Arbeit ist das Hauptstück des Funktionieren-Müssens. Der Kapitalismus hat in unseren Köpfen das Maschinenmodell des Körpers erzeugt und gefördert. Doch unsere Leiblichkeit leidet darunter. Um uns vor Verletzungen zu schützen, werden wir hart: Wir bauen einen Panzer um uns herum und geraten – manchmal fast unmerklich – in einen Kriegszustand. Jede*r gegen jede*n. Verpanzerungen bewirken jedoch das Gegenteil: Sie sperren leibliche Energien ein, gerade auch Zuneigungen und verwandeln diese in Aggressionen, auch gegen uns selbst.
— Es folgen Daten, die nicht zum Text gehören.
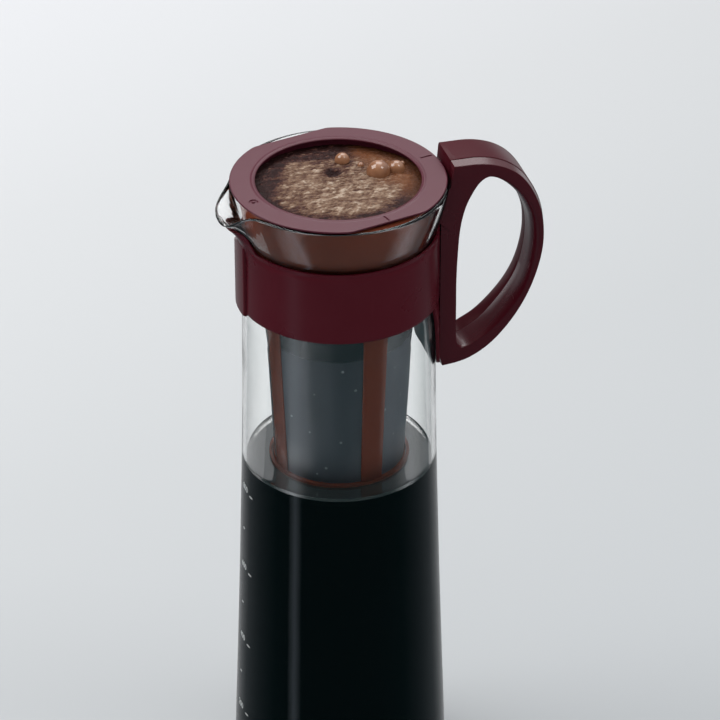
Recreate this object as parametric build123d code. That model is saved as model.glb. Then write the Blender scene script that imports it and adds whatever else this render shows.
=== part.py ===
from build123d import *
import math
import os

# Cold brew coffee maker: a glass jug with a neck band, a D handle, a turning top ring and a
# lift-out mesh strainer with a pull-off base cap.
# Millimetres. Origin at the centre of the jug's rest face, +Z up, +X to the handle, -X to the spout.

# ---------------------------------------------------------------- driving dimensions: glass jug
jug_height = 285.4          # rest face to the rim
glass_wall = 1.8
base_thickness = 3.2
base_radius = 45.5          # outside, just above the base corner
base_corner = 9.0           # outside radius of the base corner
belly_share = 0.492         # of the widening from shoulder to base, at belly_height
belly_height = 99.0
mouth_radius = 43.9         # outside, at the rim
flare_width = 5.5           # mouth to waist
shoulder_width = 1.0        # shoulder to waist
neck_length = 59.4          # shoulder to rim
flare_length = 29.4         # top of the waist to rim
waist_length = 18.0
mouth_length = 2.6          # upright part under the rim
flare_shares = [(0.0, 0.0), (0.20, 0.41), (0.51, 0.60), (0.82, 0.82), (1.0, 1.0)]

# ---------------------------------------------------------------- driving dimensions: spout
spout_projection = 8.7      # rim to the tip of the beak
spout_half_width = 15.5     # at its roots on the rim
spout_root_angle = 22.0     # degrees, from the beak's middle to its roots
spout_nose_radius = 5.0
spout_length = 26.0         # depth of the beak below the rim
spout_droop = 2.4           # how far the tip lies below the rim

# ---------------------------------------------------------------- driving dimensions: neck band
band_wall = 2.4
band_height = 28.4          # without the top bevel
band_bevel_height = 3.0
band_bevel_width = 0.9
band_drop = 2.4             # band reaches below the waist
band_seat = 0.2             # band to glass
tongue_wall = 1.5
tongue_half_width_top = 21.0
tongue_half_width_low = 14.5
tongue_length = 34.0        # below the band
pad_half_angle = 11.5       # degrees
pad_proud = 1.6
pad_drop = 1.6              # pad reaches below the band
horn_rise = 8.0             # horns above the band's upper edge
saddle_gap = 0.3            # band and pad to the beak

# ---------------------------------------------------------------- driving dimensions: handle
handle_width = 20.6
handle_span = 41.1          # rim to the outside of the grip
handle_rise = 7.8           # handle's top above the rim
handle_top_flat = 12.0      # straight run of the top, out from the rim
handle_foot_drop = 36.0     # handle's bottom below the band
widest_share = 0.39         # widest place of the grip, as a share of its height from the top
grip_wall = 5.7             # thickness of the grip at its widest place, seen from the side
leg_wall = 6.2              # thickness of the leg along the jug
gap_top_wall = 6.9          # thickness of the top over the finger gap
gap_top_round = 13.0        # rounding of the finger gap at the top of the leg: width
gap_top_rise = 19.0         # and height
gap_low_round = 3.5         # radius at the foot of the leg
gap_low_rise = 8.4          # lowest bend of the finger gap above the handle's bottom
gap_heel_slope = 24.0       # degrees, how its floor leaves that bend
gap_low_shares = [(0.58, 0.232), (0.895, 0.526)]    # points of its floor, to the widest place
cover_width = 6.2           # of the near side cover
cover_recess_depth = 0.5    # the cover's outer face lies this much inside the body's
handle_clearance = 0.4      # handle to glass, ring and band
grip_top_share = 0.663      # bend above the widest place: shares from the crest towards it
grip_top_drop_share = 0.318
grip_top_lean = 40.5        # degrees, how the outline faces there
grip_low_share = 0.70       # bend below the widest place: shares from the foot towards it
grip_low_rise_share = 0.338
grip_low_lean = 32.7        # degrees
heel_slope = 9.0            # degrees, how the underside leaves the leg
edge_bevel_width = 0.5
finger_round = 2.4
shell_wall = 2.2            # wall round the hollow of the grip
rail_drop = 24.0            # rail's length below the band
rail_depth = 2.6
rail_neck_half_width = 2.6
rail_head_half_width = 4.4
rail_fit = 0.15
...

Die Bändigung unserer inneren Natur, das ewige Sich-Zusammenreißen, Erduldungen und Demütigungen, vor allem im Arbeitsleben, verwandeln positive Lebensenergien in destruktive, zerstörerische und selbstzerstörende Energien.
Einige Schlussbetrachtungen
Der Soziologe Klaus Theweleit hat in seinem Buch «Männerphantasien» gezeigt, dass dieses verpanzerte und aggressive Hart-Sein sich in Krisenzeiten zu faschistischen Energien ausweiten kann. Der arbeitende Körper und die damit verbundenen Erduldungen, Zurichtungen, Kränkungen, Verletzungen, die verbogene oder gar zerbrochene Seele und der verbogene oder gar zerbrochene Rücken, drücken Menschen in einen Sumpf, der zum Nährboden für Rücksichtslosigkeit, Hass, Brutalität und Vernichtungsphantasien wird. Nicht zufällig entwickeln sich solche Tendenzen aus der «arbeitenden Mitte» unserer Gesellschaft heraus. Der drangsalierte Leibkörper – und im Umkehrschluss: das Ignorieren unserer leiblichen Gesundheit – ist nicht die einzige, doch aber eine wesentliche Ursache der zunehmenden Radikalisierung nach rechts.
Gesundheitsschutz ist viel mehr als das Umsetzen gesetzlicher Normen und Regeln, ist auch etwas anderes als «gute Arbeit», die sich in neoliberalen Fallstricken verfängt. Gesundheitsschutz ist eine Kernfrage unserer leibgebundenen Existenz, eine Orientierung, die von den arbeitenden Menschen selbst gespürt, erfasst, aufgenommen und in ihrer betrieblichen Lebenswelt gegen die herrschenden Produktivitäts- und Rentabilitätszumutungen durchgesetzt werden muss. Gelebter Gesundheitsschutz heißt auch: Die eigenen körperlichen Verpanzerungen aufbrechen und wieder Schritte der Alltagssolidarität, Mitmenschlichkeit und gegenseitigen Hilfe gehen lernen.